- Alexei Khvostenko at a concert in Moscow, in April 2004

Background information
- Also known as: Khvost (Russian: Хвост)
- Born: Alexei L'vovich Khvostenko 14 November 1940
- Origin: Sverdlovsk (now Yekaterinburg), Soviet Union
- Died: 30 November 2004 (aged 64) Moscow, Russia
- Genres: Bard
- Occupations: Singer, poet, artist, singer-songwriter, songwriter
- Instruments: Vocals, guitar
- Years active: 1970–2004

= Alexei Khvostenko =

Russian musician and poet (1940-2004)

Alexei Khvostenko (Алексей Львович Хвостенко; 14 November 1940 – 30 November 2004) was a Russian avant-garde poet, singer-songwriter, artist and sculptor. Khvostenko is also frequently referred to by the nickname Khvost (Хвост), meaning "tail".

==Biography==
Alexei Khvostenko was born on 14 November 1940 in Sverdlovsk (now Yekaterinburg). He soon moved to Leningrad (now Saint Petersburg), where he grew up. He studied at the Leningrad State Institute of Theatre, Music and Cinematography. In 1963 he published through samizdat his first book, "Podozritel'" (translates, roughly, as "He, who suspects"). While in Leningrad, together with Anri Volokhonsky, Khvostenko founded an avant-garde literary group, "Verpa".

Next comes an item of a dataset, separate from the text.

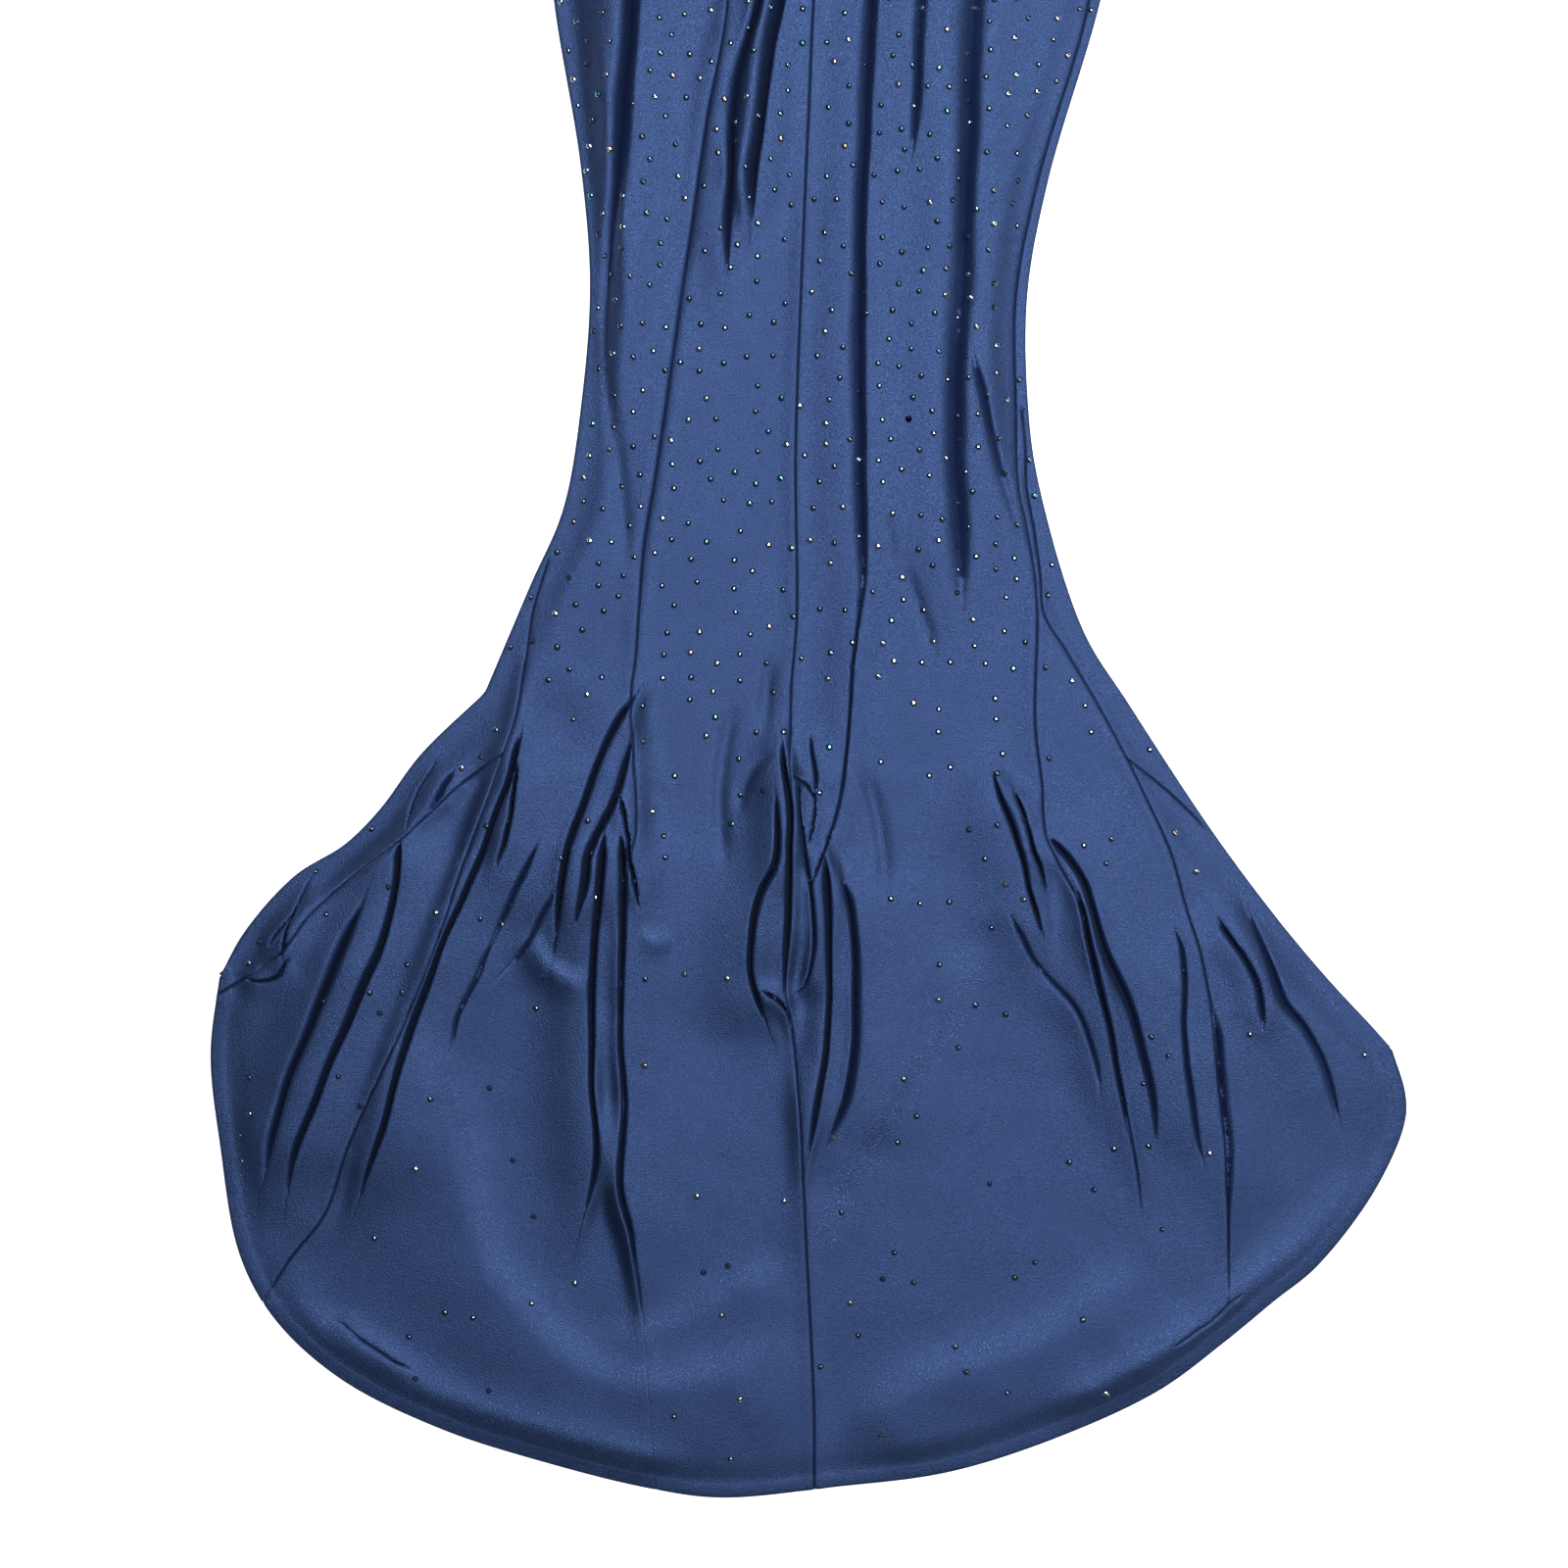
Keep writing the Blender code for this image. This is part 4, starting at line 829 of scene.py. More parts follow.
def outer_face(uppers, under):
    """A panel's outer face: its points, its faces, and how many points its upper part has."""
    outer = []
    faces = []
    edges = []
    for upper in uppers:
        flat, upper_faces, rolls = filled(*upper, UPPER_ROWS, UPPER_GRID)
        lain = drape(flat)
        start = len(outer)
        faces += [tuple(start + i for i in face) for face in upper_faces]
        outer += [*lain]
        edges += [([start + i for i in roll], lain[roll]) for roll in rolls]
    upper_count = len(outer)
    if under is None:
        return np.array(outer), faces, upper_count
    flat, under_faces, rolls = filled(*under, [], UNDER_GRID)
    start = len(outer)
    outer += [*np.column_stack([flat, np.zeros(len(flat))])]
    faces += [tuple(start + i for i in reversed(face)) for face in under_faces]
    for (row, lain), roll in zip(edges, rolls):
        for outer_row in rolled_rows(lain[:, :2], lain[:, 2]):
            following = list(range(len(outer), len(outer) + len(row)))
            outer += [*outer_row]
            faces += bridge(row, following)
            row = following
        faces += bridge(row, [start + i for i in roll])
    return np.array(outer), faces, upper_count


def normals_in_space(points, faces):
    """The way out of the face at each of its points."""
    corners = np.array([face[:3] for face in faces])
    a, b, c = (points[corners[:, i]] for i in range(3))
    ways = np.cross(b - a, c - a)
    normals = np.zeros_like(points)
    for i in range(3):
        np.add.at(normals, corners[:, i], ways)
    return normals / np.linalg.norm(normals, axis=1)[:, None]


def linked(name, data):
    """A new object in the scene."""
    piece = bpy.data.objects.new(name, data)
    bpy.context.scene.collection.objects.link(piece)
    return piece


def placed(points):
    """Points in the frame's metres."""
    return ((points - np.array(GOWN_CENTRE)) * METRE).tolist()


def panel_shell(name, outer, faces, material):
    """The closed shell of a panel: its outer face, an inner one, and the cut edge between them."""
    count = len(outer)
    inner = outer - SHELL * normals_in_space(outer, faces)
    sides = {(a, b) for face in faces for a, b in zip(face, face[1:] + face[:1])}
    rims = sorted((b, a, a + count, b + count) for a, b in sides if (b, a) not in sides)
    backs = [tuple(i + count for i in reversed(face)) for face in faces]
    mesh = bpy.data.meshes.new(name)
    mesh.from_pydata(placed(np.vstack([outer, inner])), [], faces + backs + rims)
    mesh.update()
    mesh.materials.append(material)
    crest = mesh.attributes.new("pressed", "FLOAT", "POINT")
    crest.data.foreach_set("value", np.tile(pressed(outer[:, :2]), 2))
    mesh.shade_smooth()
    mesh.set_sharp_from_angle(angle=SHARPEST_FOLD)
    return linked(name, mesh)


LEFT_CORNER = HEM[0]
RIGHT_CORNER = HEM[-1]
LEFT_APEX_FRONT = further(GODET_LEFT_FRONT, LEFT_APEX, APEX_CLEARANCE)
LEFT_APEX_BACK = further(SIDE_LEFT, LEFT_APEX, APEX_CLEARANCE)
RIGHT_APEX_FRONT = further(GODET_RIGHT_FRONT, RIGHT_APEX, APEX_CLEARANCE)
RIGHT_APEX_BACK = further(SIDE_RIGHT, RIGHT_APEX, APEX_CLEARANCE)
HEM_LEFT_START = further(HEM, LEFT_CORNER, HEM_CORNER_CUT)
HEM_RIGHT_END = further(HEM, RIGHT_CORNER, -HEM_CORNER_CUT)
LEFT_ROLL_END = further(LEFT_EDGE, LEFT_CORNER, -LEFT_CORNER_CUT)
RIGHT_ROLL_START = further(RIGHT_EDGE, RIGHT_CORNER, -RIGHT_CORNER_CUT)
UNDER_LEFT_START = further(FRONT_HEM, LEFT_CORNER, UNDER_CORNER_CUT)
UNDER_RIGHT_END = further(FRONT_HEM, RIGHT_CORNER, -UNDER_CORNER_CUT - RIGHT_CORNER_CUT)
GODET_RIGHT_FOOT = GODET_RIGHT_UNDER[-1]

# Where each seam crosses its rolled edge, the two panels' ends lie a seam's gap apart
FRONT_LEFT_CROSSING = further(LEFT_EDGE, LEFT_CROSSING, SEAM_GAP)
FRONT_RIGHT_CROSSING = further(RIGHT_EDGE, RIGHT_CROSSING, SEAM_GAP)
FRONT_LEFT_SEAM_START = further(SIDE_LEFT, SIDE_LEFT[0], SEAM_GAP)
FRONT_RIGHT_SEAM_START = further(SIDE_RIGHT, SIDE_RIGHT[0], SEAM_GAP)
FRONT_GODET_CROSSING = further(RIGHT_EDGE, GODET_CROSSING, -SEAM_GAP)
FRONT_GODET_SEAM_END = further(GODET_RIGHT_FRONT, GODET_RIGHT_FRONT[-1], -SEAM_GAP)
GODET_UNDER_START = further(GODET_RIGHT_UNDER, GODET_RIGHT_UNDER[0], SEAM_GAP)
SEAM_INSET = UNDER_SEAM_INSET + SEAM_GAP


def front():
    """The front lies flat underneath, and comes round each side edge as a narrowing strip."""
    left_roll = stretch(LEFT_ROLL, (FRONT_LEFT_CROSSING, LEFT_ROLL_END))
    right_roll = stretch(RIGHT_ROLL, (FRONT_GODET_CROSSING, FRONT_RIGHT_CROSSING))
    left = panel_outline(
        left_roll,
        (HEM, 0, HEM_LEFT_START, further(HEM, GODET_LEFT_FRONT[-1], -2 * SEAM_GAP)),
        (GODET_LEFT_FRONT, -HALF_GAP, GODET_LEFT_FRONT[-1], LEFT_APEX_FRONT, LEFT_APEX),
        (SIDE_LEFT, -HALF_GAP, LEFT_APEX, FRONT_LEFT_SEAM_START),
    )
    right = panel_outline(
        (SIDE_RIGHT, HALF_GAP, FRONT_RIGHT_SEAM_START, RIGHT_APEX),
        (GODET_RIGHT_FRONT, HALF_GAP, RIGHT_APEX, RIGHT_APEX_FRONT, FRONT_GODET_SEAM_END),
        right_roll,
    )
    under = panel_outline(
        (LEFT_EDGE, SEAM_INSET, LEFT_EDGE[0], FRONT_LEFT_CROSSING),
        left_roll,
        (FRONT_HEM, 0, UNDER_LEFT_START, GODET_RIGHT_FOOT - (SEAM_GAP, 0)),
        (GODET_RIGHT_UNDER, -HALF_GAP, GODET_RIGHT_FOOT, GODET_RIGHT_UNDER[0]),
        right_roll,
        (RIGHT_EDGE, -SEAM_INSET, FRONT_RIGHT_CROSSING, RIGHT_EDGE[0]),
        (ARMHOLE_RIGHT, 0, ARMHOLE_RIGHT[-1] - (SEAM_INSET, 0), ARMHOLE_RIGHT[0]),
        (FRONT_NECK, 0, FRONT_NECK[-1], FRONT_NECK[0]),
        (ARMHOLE_LEFT, 0, ARMHOLE_LEFT[0], ARMHOLE_LEFT[-1] + (SEAM_INSET, 0)),
    )
    return (left, right), under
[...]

In 1968 Khvostenko moved to Moscow and became an active figure in Russian underground literary circles, publishing his poetry and songs through samizdat. Khvostenko became a prominent figure in the revival of the avant-garde movement in Soviet literature and art that became possible during Nikita Khrushchev's "thaw" after the death of Joseph Stalin. He is sometimes referred to as the "grandfather of Russian rock".
Khvostenko co-wrote (with Volokhonsky) the song "The Golden City" ("Город золотой") that later achieved iconic status in Russia when it was sung by Boris Grebenshchikov in the 1987 film "Assa". Apart from literary works, Khvostenko was also an accomplished painter and sculptor (although his work was not officially exhibited), known for his innovative collages.

Although he did not consider himself to be a political dissident, Khvostenko was regularly harassed and persecuted by the Soviet authorities, accused of social parasitism (тунея́дство), and at one point was put into a psychiatric hospital (a tactic commonly employed by the Soviet authorities for punishing political dissidents). At the time Khvostenko was good friends with a prominent Russian poet Joseph Brodsky, who was also persecuted by the Soviet authorities.

In 1977 Khvostenko was forced by the Soviet authorities to emigrate. He ended up settling in Paris. There Khvostenko, together with Vladimir Maramzin, launched a literary journal, "Echo" ("Эхо"). Khvostenko became a leading figure in the Russian literary community in France. His Paris studio space—an art squat on the corner of 14 rue Juliette Dodu and rue Sambre et Meuse, in the 10th Arrondissement of Paris—became "a kind of club, where many famous groups and singers performed".
While living in France, Khvostenko recorded a number of song albums, including several albums in the 1990s with the Russian rock group Auktyon (АукцЫон).
His songs became widely popular in Russia, particularly after the dissolution of the Soviet Union.

In 2004, after a personal appeal to President Vladimir Putin, Khvostenko regained his Russian citizenship. Subsequently, he divided his time between Paris and Moscow. Alexei Khvostenko died of heart failure on 30 November 2004 in a Moscow hospital.

A year after his death Alexei Khvostenko's friends published his collected literary works in an anthology called "Verpa" – a word "invented by Khvostenko to describe his literary credo".